Bug 1127752

Summary: controller_ips changes during deployment lifetime
Product: Red Hat OpenStack Reporter: John Eckersberg <jeckersb>
Component: ruby193-rubygem-staypuftAssignee: John Eckersberg <jeckersb>
Status: CLOSED ERRATA QA Contact: Leonid Natapov <lnatapov>
Severity: high Docs Contact:
Priority: unspecified    
Version: Foreman (RHEL 6)CC: mburns, rhos-maint, sclewis, sseago, yeylon
Target Milestone: ga   
Target Release: Installer   
Hardware: Unspecified   
OS: Unspecified   
Whiteboard:
Fixed In Version: ruby193-rubygem-staypuft-0.2.1-1.el6ost Doc Type: Bug Fix
Doc Text:
Story Points: ---
Clone Of: Environment:
Last Closed: 2014-08-21 18:08:26 UTC Type: Bug
Regression: --- Mount Type: ---
Documentation: --- CRM:
Verified Versions: Category: ---
oVirt Team: --- RHEL 7.3 requirements from Atomic Host:
Cloudforms Team: --- Target Upstream Version:
Embargoed:

Description John Eckersberg 2014-08-07 13:22:08 UTC
Staypuft uses the controller_ips method in several places to template
class parameters, one of the most important being
pacemaker_cluster_members.  It is imperative that this method returns
a consistent list of IP addresses, because it directly drives the
pacemaker configuration file, and any change will break the cluster.

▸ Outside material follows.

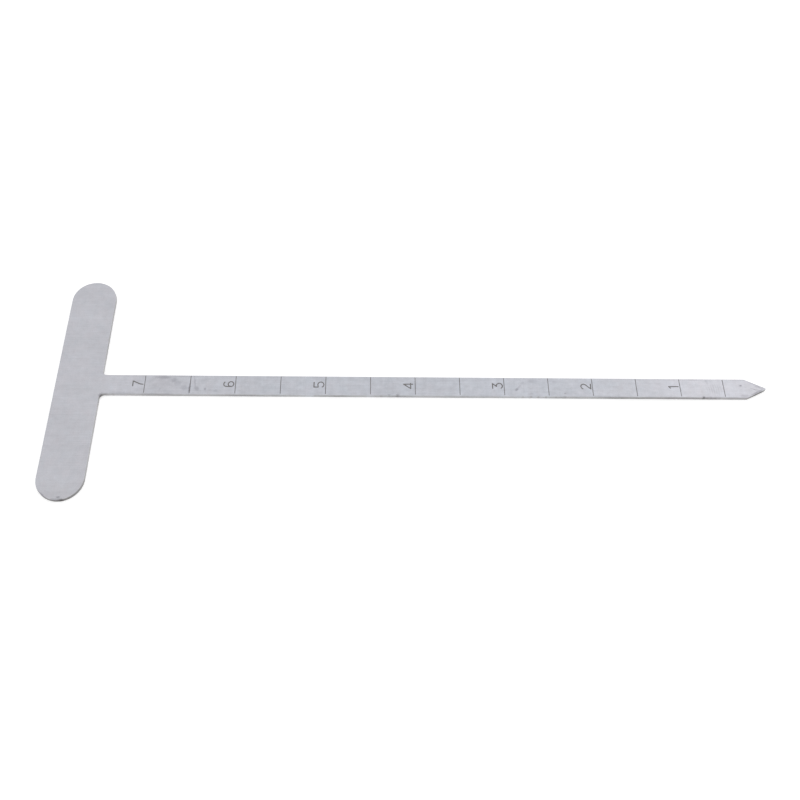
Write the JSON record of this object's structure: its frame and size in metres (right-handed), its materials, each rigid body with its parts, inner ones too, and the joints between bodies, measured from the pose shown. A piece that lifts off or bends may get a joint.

Presently, staypuft generates this list using the Host.ip value for
each host in the deployment.  This is from the Foreman Host model.
Foreman maintains the value of ip based on the value provided in the
ipaddress fact from facter.  In turn, facter takes the value of
ipaddress to be the first address encountered in the output of
ifconfig that does not match /^127./.

Here's what we've observed happening during an HA deployment:

- All three controllers provision on the management network, and run
  puppet during kickstart %post.  The ipaddress fact for each is the
  management network address, so this is correct so far.

- Hosts reboot, run puppet.  At this point it gets a little ambiguous.
  If the management interface is the first alphabetically, it will
  still be chosen as the ipaddress fact and the foreman host will
  still be correct.  However it's possible that the host provisioned
  off of eth1, and now the host has brought up eth0 as a DHCP
  interface.  In that case, ipaddress will be the eth0 address, and
  foreman will update the host ip accordingly.  This will cause
  controller_ips to change on the next puppet run.

- If we manage to get through the first puppet runs correctly across
  all controllers (e.g. eth0 was in fact the management interface),
  then the second time puppet runs the external bridge address will
  almost certainly take over the host ip, since br-ex comes before eth
  alphabetically.  The next puppet run will cause the controller_ips
  value to change to reflect this, and the pacemaker cluster will
  break.

Comment 3 John Eckersberg 2014-08-07 20:56:49 UTC
https://github.com/theforeman/staypuft/pull/258

Comment 5 Scott Seago 2014-08-11 14:31:24 UTC
Moving back to ON_DEV pending a new fix. We're going to revert foreman PR 258 and push a fix in the installer instead. Installer fix is merged already:

https://github.com/theforeman/foreman-installer-staypuft/pull/71

Comment 7 Leonid Natapov 2014-08-21 05:17:14 UTC
ruby193-rubygem-staypuft-0.2.5-1.el6ost.noarch
Controller IPs stay the same.

Comment 8 errata-xmlrpc 2014-08-21 18:08:26 UTC
Since the problem described in this bug report should be
resolved in a recent advisory, it has been closed with a
resolution of ERRATA.

For information on the advisory, and where to find the updated
files, follow the link below.

If the solution does not work for you, open a new bug report.

http://rhn.redhat.com/errata/RHBA-2014-1090.html